[CAD and scene scripts]
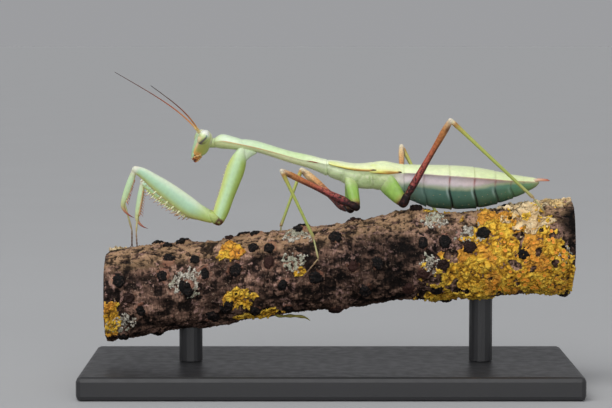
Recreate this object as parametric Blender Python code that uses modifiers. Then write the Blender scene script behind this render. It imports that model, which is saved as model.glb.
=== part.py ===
"""A praying mantis nymph walking on a cut length of branch, held up by a flat display stand.

Life size, in metres, +Z up. The mantis faces -X and its left side faces -Y. The origin is the
centre of the underside of the stand's base. The trunk is one tapering form, parted into its
segments by thin cuts. Each leg is a chain of named lengths and directions.
"""

import bisect
import math

import bmesh
import bpy
from mathutils import Matrix, Vector

MM = 0.001
GAP = 0.15 * MM  # clearance between neighbouring pieces
SIDES = {"left": -1, "right": 1}  # which way each side lies along Y

# The trunk's outline in millimetres: (x, height), or (x, half width) for TRUNK_WIDTH.
TRUNK_TOP = ((-20.0, 42.5), (-18.6, 43.2), (-15.6, 42.5), (-12.7, 42.0), (-7.0, 40.3), (-3.3, 39.5),
             (-0.5, 38.8), (4.5, 38.2), (9.0, 38.5), (13.0, 38.0), (21.0, 37.8), (25.5, 37.4),
             (31.5, 36.2), (36.0, 35.6))
TRUNK_EDGE = ((-20.0, 42.0), (-18.0, 42.0), (-12.7, 40.9), (-5.0, 38.9), (-1.0, 38.2), (5.0, 37.0),
              (13.0, 36.4), (20.0, 35.9), (31.0, 35.1), (36.0, 34.9))
TRUNK_BELLY = ((-20.0, 40.8), (-16.0, 40.5), (-12.7, 40.1), (-7.0, 38.3), (-3.3, 37.2), (0.0, 35.8),
               (4.5, 34.0), (9.0, 33.5), (13.0, 32.0), (16.0, 30.8), (20.5, 30.3), (25.5, 30.6),
               (29.0, 31.5), (33.0, 33.0), (36.0, 34.4))
TRUNK_WIDTH = ((-20.0, 1.4), (-17.5, 1.9), (-15.0, 2.1), (-11.5, 1.6), (-7.0, 1.35), (-1.0, 1.6),
               (3.5, 2.2), (9.5, 2.5), (13.0, 2.5), (19.0, 3.6), (24.0, 3.7), (30.0, 2.9),
               (34.0, 1.5), (36.0, 0.7))
TRUNK_SIDES = 20
THORAX_PARTS = (("prothorax", -19.9, -0.6, 11),  # name, front, back, rings in its loft
                ("mesothorax", -0.6, 7.2, 6),
                ("metathorax", 7.2, 12.6, 5))
ABDOMEN_CUTS = (12.6, 16.2, 20.6, 25.1, 28.6, 31.3, 33.4)
ABDOMEN_TIP = 35.8

# The head, in its own frame: the neck joint is its origin, -X is forward and +Z runs to the crown.
NECK_JOINT = Vector((-20.5, 0.0, 41.8)) * MM
HEAD_PITCH = math.radians(20)
HEAD_YAW = math.radians(11)
# Level sections in millimetres: (height, half width, reach forward, reach of the back).
HEAD_SECTIONS = ((1.5, 1.2, 1.9, 0.6), (1.15, 2.0, 2.25, 0.15), (0.5, 2.55, 2.5, -0.1),
                 (-0.4, 2.5, 2.6, -0.1), (-1.3, 2.0, 2.6, -0.1), (-2.0, 1.55, 2.55, 0.0),
                 (-2.5, 1.25, 2.5, 0.35), (-3.0, 1.05, 2.4, 1.0))
LABRUM_SECTIONS = ((-3.15, 0.95, 2.4, 1.75), (-3.5, 0.85, 2.35, 1.7), (-3.95, 0.5, 2.2, 1.6))
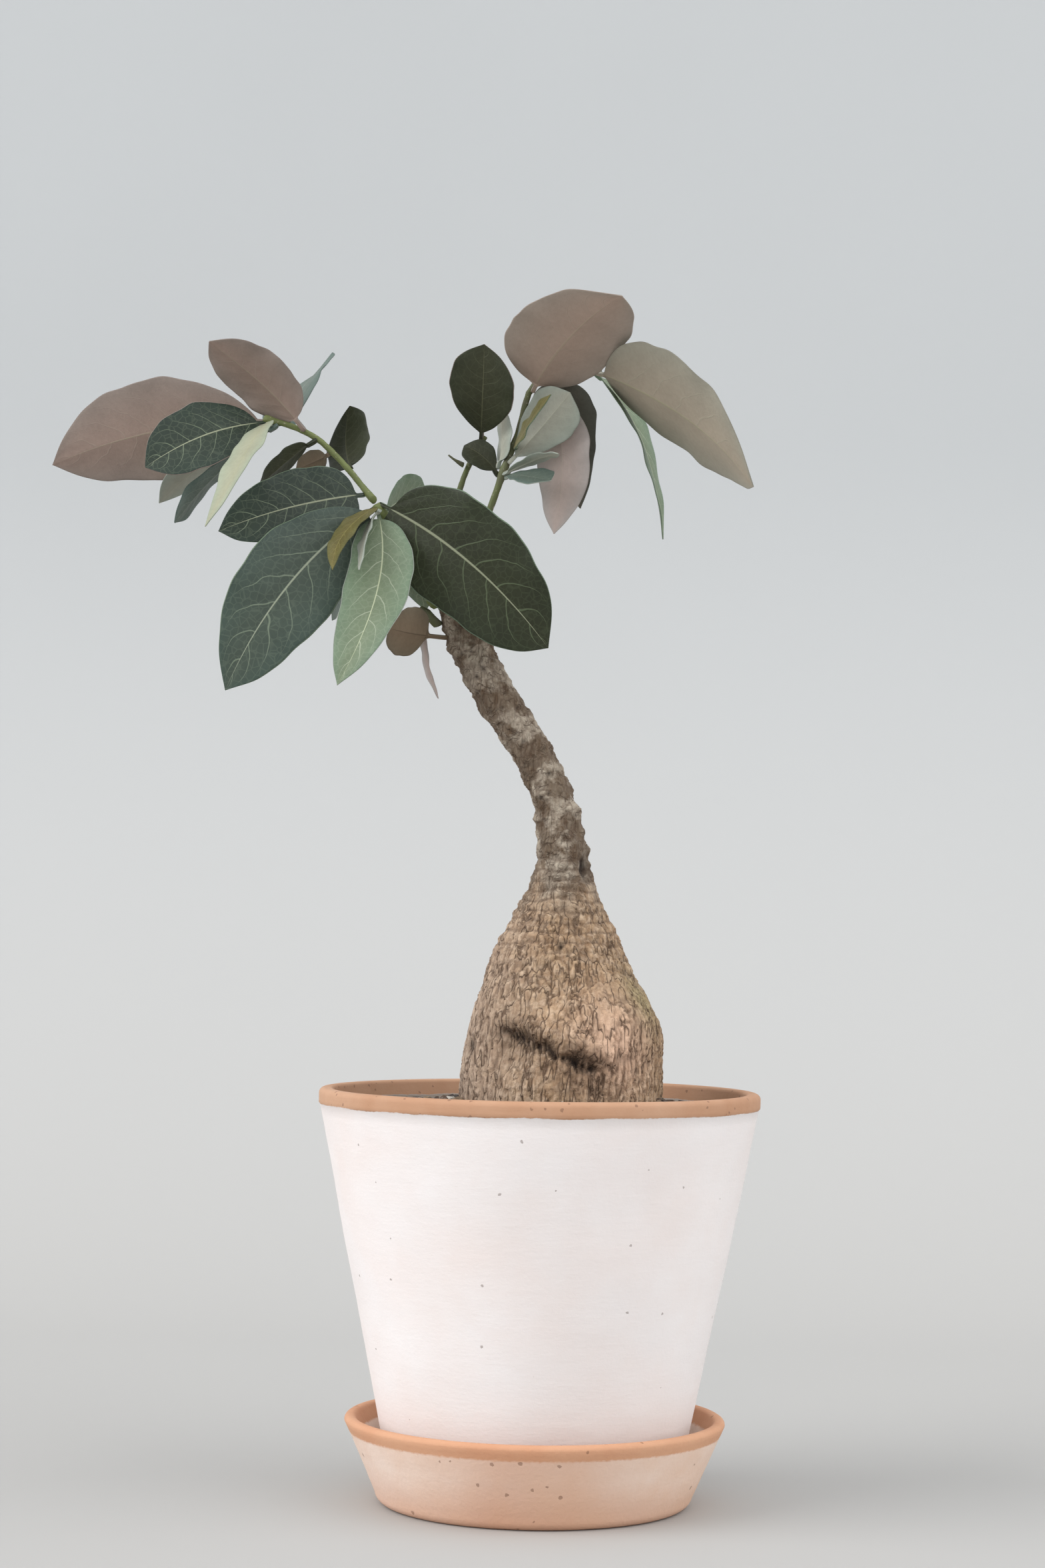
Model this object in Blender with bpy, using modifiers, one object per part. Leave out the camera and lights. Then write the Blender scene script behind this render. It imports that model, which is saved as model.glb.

REQUIRED TASK
The records above should be repeated in full, exactly as given.

SOLUTION TO THE PROBLEM
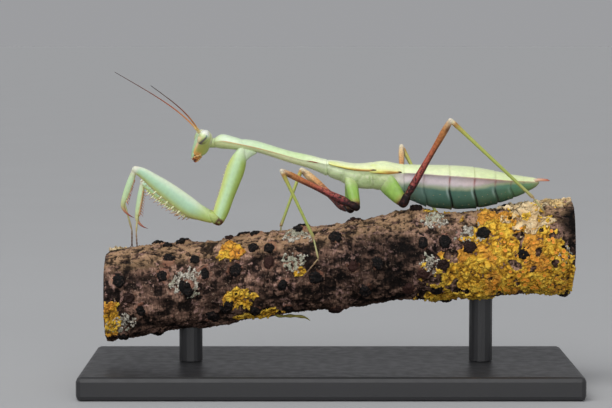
Recreate this object as parametric Blender Python code that uses modifiers. Then write the Blender scene script behind this render. It imports that model, which is saved as model.glb.
=== part.py ===
"""A praying mantis nymph walking on a cut length of branch, held up by a flat display stand.

Life size, in metres, +Z up. The mantis faces -X and its left side faces -Y. The origin is the
centre of the underside of the stand's base. The trunk is one tapering form, parted into its
segments by thin cuts. Each leg is a chain of named lengths and directions.
"""

import bisect
import math

import bmesh
import bpy
from mathutils import Matrix, Vector

MM = 0.001
GAP = 0.15 * MM  # clearance between neighbouring pieces
SIDES = {"left": -1, "right": 1}  # which way each side lies along Y

# The trunk's outline in millimetres: (x, height), or (x, half width) for TRUNK_WIDTH.
TRUNK_TOP = ((-20.0, 42.5), (-18.6, 43.2), (-15.6, 42.5), (-12.7, 42.0), (-7.0, 40.3), (-3.3, 39.5),
             (-0.5, 38.8), (4.5, 38.2), (9.0, 38.5), (13.0, 38.0), (21.0, 37.8), (25.5, 37.4),
             (31.5, 36.2), (36.0, 35.6))
TRUNK_EDGE = ((-20.0, 42.0), (-18.0, 42.0), (-12.7, 40.9), (-5.0, 38.9), (-1.0, 38.2), (5.0, 37.0),
              (13.0, 36.4), (20.0, 35.9), (31.0, 35.1), (36.0, 34.9))
TRUNK_BELLY = ((-20.0, 40.8), (-16.0, 40.5), (-12.7, 40.1), (-7.0, 38.3), (-3.3, 37.2), (0.0, 35.8),
               (4.5, 34.0), (9.0, 33.5), (13.0, 32.0), (16.0, 30.8), (20.5, 30.3), (25.5, 30.6),
               (29.0, 31.5), (33.0, 33.0), (36.0, 34.4))
TRUNK_WIDTH = ((-20.0, 1.4), (-17.5, 1.9), (-15.0, 2.1), (-11.5, 1.6), (-7.0, 1.35), (-1.0, 1.6),
               (3.5, 2.2), (9.5, 2.5), (13.0, 2.5), (19.0, 3.6), (24.0, 3.7), (30.0, 2.9),
               (34.0, 1.5), (36.0, 0.7))
TRUNK_SIDES = 20
THORAX_PARTS = (("prothorax", -19.9, -0.6, 11),  # name, front, back, rings in its loft
                ("mesothorax", -0.6, 7.2, 6),
                ("metathorax", 7.2, 12.6, 5))
ABDOMEN_CUTS = (12.6, 16.2, 20.6, 25.1, 28.6, 31.3, 33.4)
ABDOMEN_TIP = 35.8

# The head, in its own frame: the neck joint is its origin, -X is forward and +Z runs to the crown.
NECK_JOINT = Vector((-20.5, 0.0, 41.8)) * MM
HEAD_PITCH = math.radians(20)
HEAD_YAW = math.radians(11)
# Level sections in millimetres: (height, half width, reach forward, reach of the back).
HEAD_SECTIONS = ((1.5, 1.2, 1.9, 0.6), (1.15, 2.0, 2.25, 0.15), (0.5, 2.55, 2.5, -0.1),
                 (-0.4, 2.5, 2.6, -0.1), (-1.3, 2.0, 2.6, -0.1), (-2.0, 1.55, 2.55, 0.0),
                 (-2.5, 1.25, 2.5, 0.35), (-3.0, 1.05, 2.4, 1.0))
LABRUM_SECTIONS = ((-3.15, 0.95, 2.4, 1.75), (-3.5, 0.85, 2.35, 1.7), (-3.95, 0.5, 2.2, 1.6))
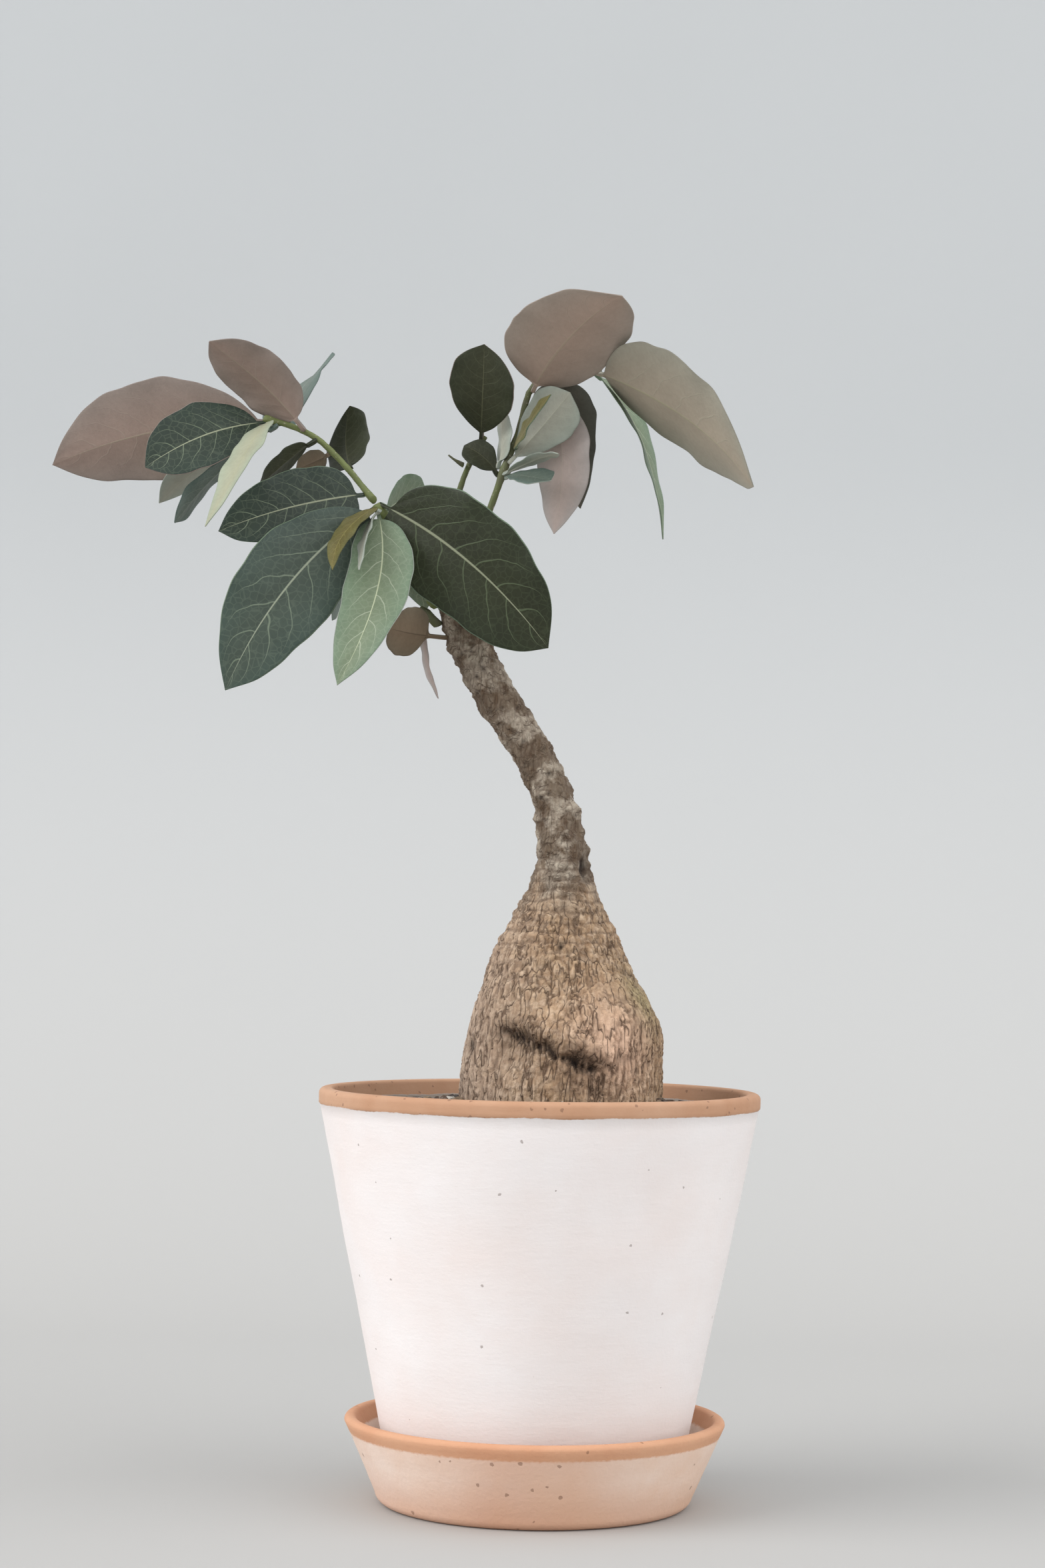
Model this object in Blender with bpy, using modifiers, one object per part. Leave out the camera and lights. Then write the Blender scene script behind this render. It imports that model, which is saved as model.glb.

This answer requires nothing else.